À la Chambre, le Groupe d’art s’est reconstitué et, dans son bureau, deux des nôtres ont pris place : Sembat, comme vice-président, et Alexandre Blanc en qualité de secrétaire. Leur présence nous est doublement précieuse, et parce qu’ils feront certainement de bonne besogne et parce que leur présence est un démenti aux calomnies bourgeoises qui nous représentent volontiers comme étrangers au souci de l’idéal, sauvegardé, apparemment, d’une façon parfaite dans la société actuelle. Le groupe a mis à l’étude le projet d’exposition internationale que j’ai eu le plaisir d’exposer, hier, à nos lecteurs. Il a choisi comme rapporteur de la question M. Léon Bérard, qui est tout à fait acquis à l’idée émise par M. Dayot, idée dont nous pouvons donc, dès à présent, escompter le succès. Il examinera aussi le projet pour l’organisation de concerts populaires aux Tuileries, projet dont M. d’Harcourt s’est fait l’apôtre. Nous espérons qu’il travaillera à le faire promptement aboutir. Les raisons tirées des modifications d’aspect que recevrait la salle du Jeu de Paume, modifications fort peu sensibles et, d’ailleurs, en grande partie, masquées par les arbres, sont véritablement insuffisantes à paralyser une entreprise qui répond à une nécessité publique. Nous qui réclamons sans cesse des spectacles sains, et rêvons de faire accéder la foule aux joies de l’art, nous devons nous employer à hâter l’ouverture, à Paris, de la première salle populaire de musique.

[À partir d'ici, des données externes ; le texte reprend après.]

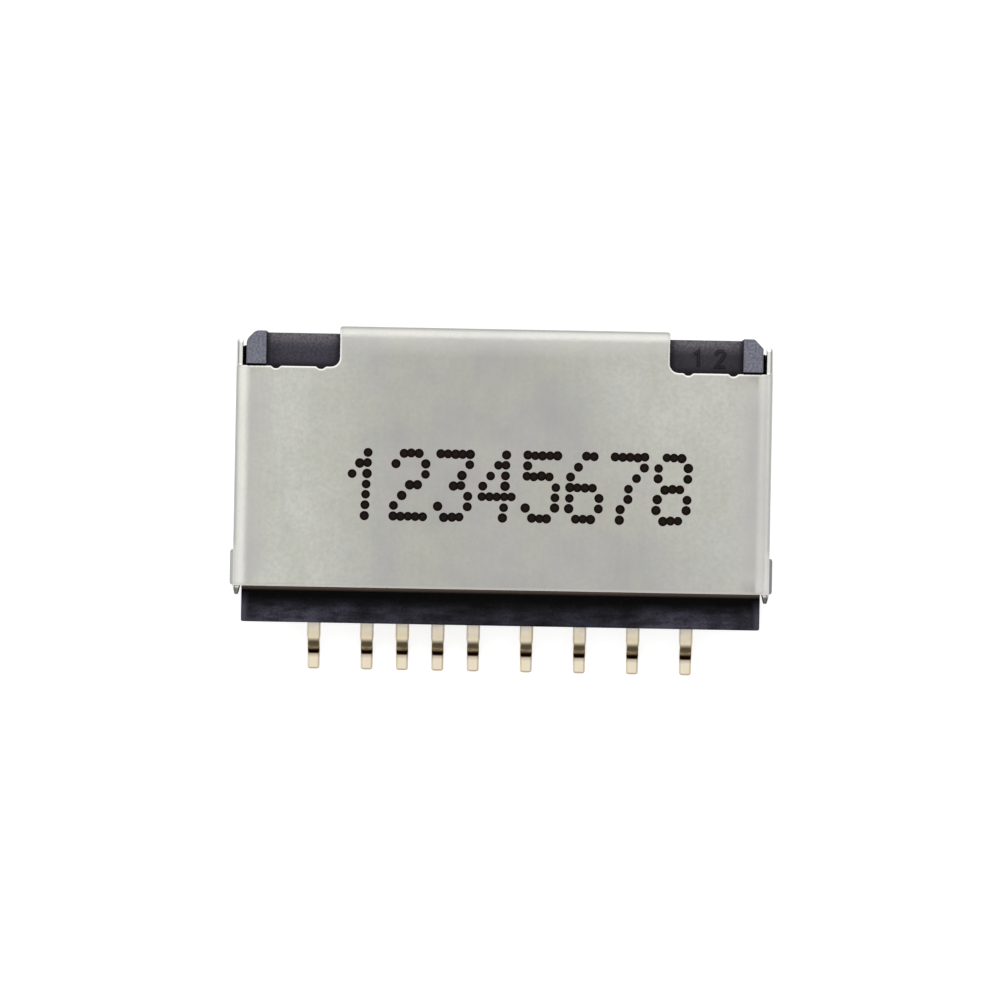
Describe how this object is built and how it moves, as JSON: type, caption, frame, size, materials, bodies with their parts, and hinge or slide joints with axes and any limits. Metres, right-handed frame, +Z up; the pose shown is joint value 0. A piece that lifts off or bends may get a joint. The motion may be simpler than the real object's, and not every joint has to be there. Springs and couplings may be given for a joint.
{
  "type": "card edge connector",
  "caption": "Right-angle surface-mount card edge connector: folded metal shell over a moulded housing with a card slot in front and gull-wing solder tails behind.",
  "frame": {"origin": "middle of the footprint, on the surface of the board that the connector is soldered to", "axes": "+X along the row of contacts, +Y out of the card slot, +Z up from the board"},
  "size_m": [0.0154, 0.0096, 0.0033],
  "materials": {
    "housing_plastic": "matte moulded, blue-black",
    "shell_metal": "satin plated sheet",
    "contact_gilt": "gilt plated, satin"
  },
  "bodies": {
    "root": {"housing": "housing_plastic", "shell": "shell_metal", "terminal_1": "contact_gilt", "terminal_2": "contact_gilt", "terminal_3": "contact_gilt", "terminal_4": "contact_gilt", "terminal_5": "contact_gilt", "terminal_6": "contact_gilt", "terminal_7": "contact_gilt", "terminal_8": "contact_gilt", "terminal_9": "contact_gilt"}
  },
  "joints": []
}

D’autres questions appellent encore la sollicitude du Groupe d’art qui, s’il veut agir, ne manquera pas d’occasions de s’occuper : question de la donation Rodin, projet d’une contre-exposition des impressionnistes et de leurs successeurs à opposer à la prochaine exposition des membres de l’Institut, surveillance à exercer sur les constructions nouvelles à Paris pour préserver les aspects esthétiques de la ville, protection aux monuments historiques, civils et religieux. Un des problèmes les plus graves et les plus urgents est posé par les dissensions multiples qui paralysent la préparation de l’Exposition internationale des Arts décoratifs, dont Roblin avait été, naguère, le brillant rapporteur. Si le groupe parvient à ramener l’entente entre les artistes et les industriels, s’il parvient à faire disparaître heurts et froissements qui n’ont que trop duré, s’il met sur pied un programme raisonnable permettant de réaliser une manifestation où les étrangers auront leur place équitable et où nos efforts nationaux seront intégralement représentés, il aura accompli une action infiniment utile et nous espérons qu’il aura à cœur de s’y employer.